_EXERCISE AIM_
Copy every line of the data in which the word "bodies" occurs.

═════ MATERIAL ═════

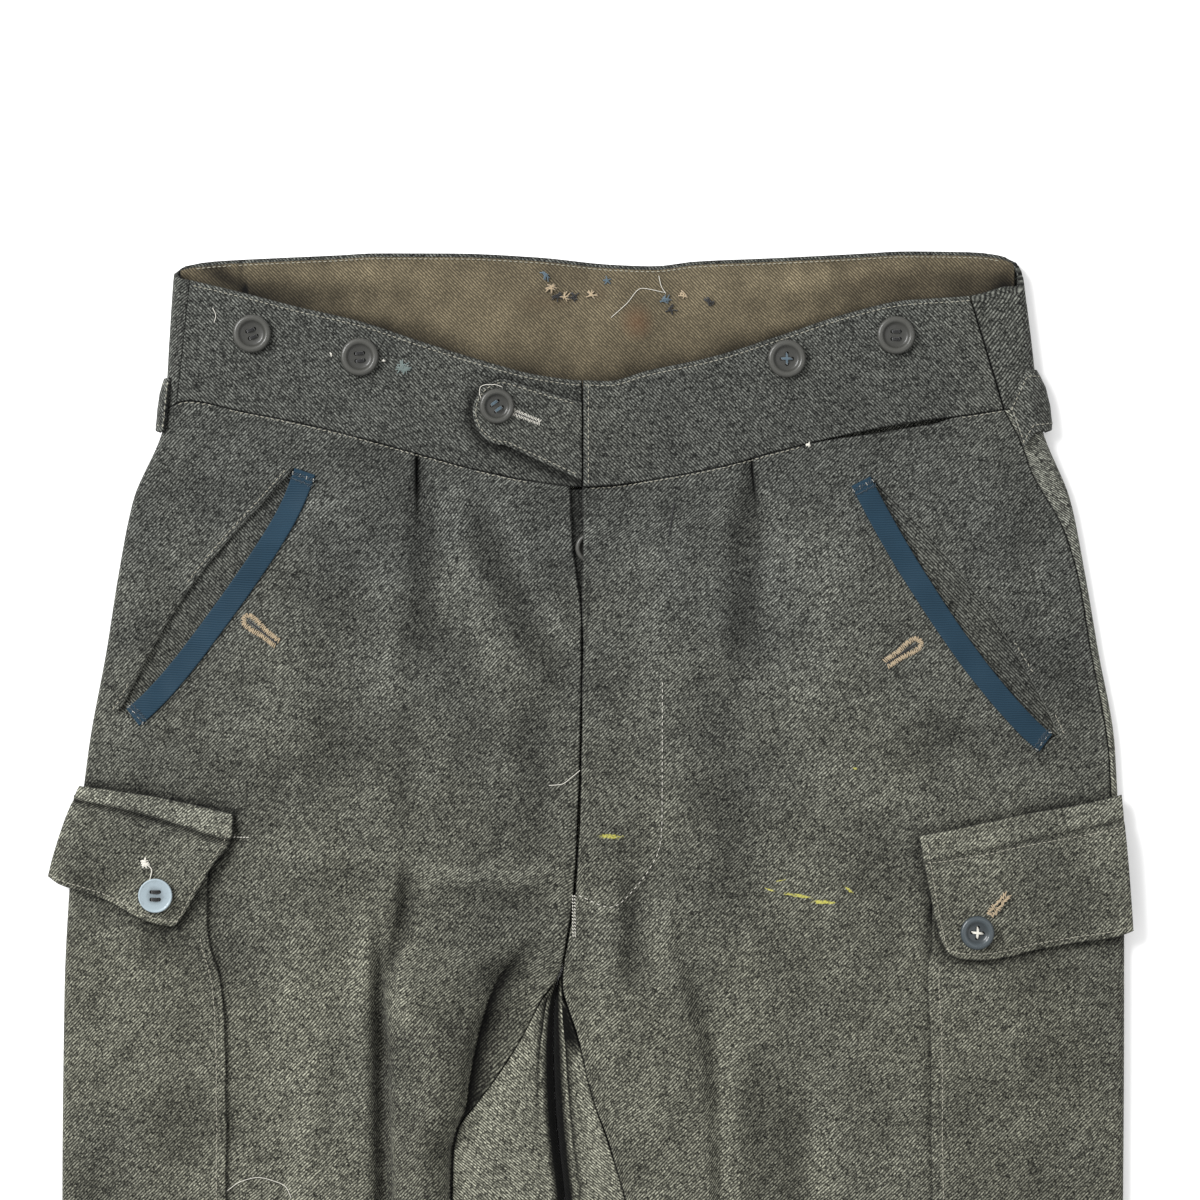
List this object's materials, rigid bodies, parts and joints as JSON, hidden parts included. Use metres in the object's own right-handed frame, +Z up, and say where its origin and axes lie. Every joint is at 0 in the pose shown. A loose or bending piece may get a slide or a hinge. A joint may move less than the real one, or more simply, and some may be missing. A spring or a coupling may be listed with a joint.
{
  "type": "military trousers",
  "caption": "Grey wool twill trousers laid flat on their back, with a high lined waistband, brace buttons, slanted hip pockets edged with tape and flapped thigh pockets.",
  "frame": {"origin": "on the resting surface, under the middle of the bounding box", "axes": "+Z up from the resting surface, +Y from the hems to the waist, +X to the wearer's left"},
  "size_m": [0.511, 1.04, 0.0231],
  "materials": {
    "wool": "matte salt-and-pepper twill",
    "lining": "matte brown cotton twill",
    "tape": "ribbed tape, slight sheen",
    "dark_button": "satin dark grey",
    "pale_button": "satin pale blue-grey"
  },
  "bodies": {
    "root": {"front_right": "wool", "back_right": "wool", "front_left": "wool", "back_left": "wool", "waistband_front_right": "wool", "waistband_front_left": "wool", "waistband_back": "wool", "waistband_lining": "lining", "waist_tab": "wool", "fly_underlap": "wool", "side_strap_right": "wool", "side_strap_left": "wool", "hip_pocket_tape_right": "tape", "hip_pocket_tape_left": "tape", "hip_pocket_facing_right": "wool", "hip_pocket_facing_left": "wool", "thigh_pocket_right": "wool", "thigh_pocket_left": "wool", "thigh_flap_right": "wool", "thigh_flap_left": "wool", "brace_button_1": "dark_button", "brace_button_2": "dark_button", "brace_button_3": "dark_button", "brace_button_4": "dark_button", "tab_button": "dark_button", "fly_button": "dark_button", "flap_button_right": "pale_button", "flap_button_left": "pale_button"}
  },
  "joints": []
}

═════

_ANSWER TO THE PROBLEM_
List this object's materials, rigid bodies, parts and joints as JSON, hidden parts included. Use metres in the object's own right-handed frame, +Z up, and say where its origin and axes lie. Every joint is at 0 in the pose shown. A loose or bending piece may get a slide or a hinge. A joint may move less than the real one, or more simply, and some may be missing. A spring or a coupling may be listed with a joint.
  "bodies": {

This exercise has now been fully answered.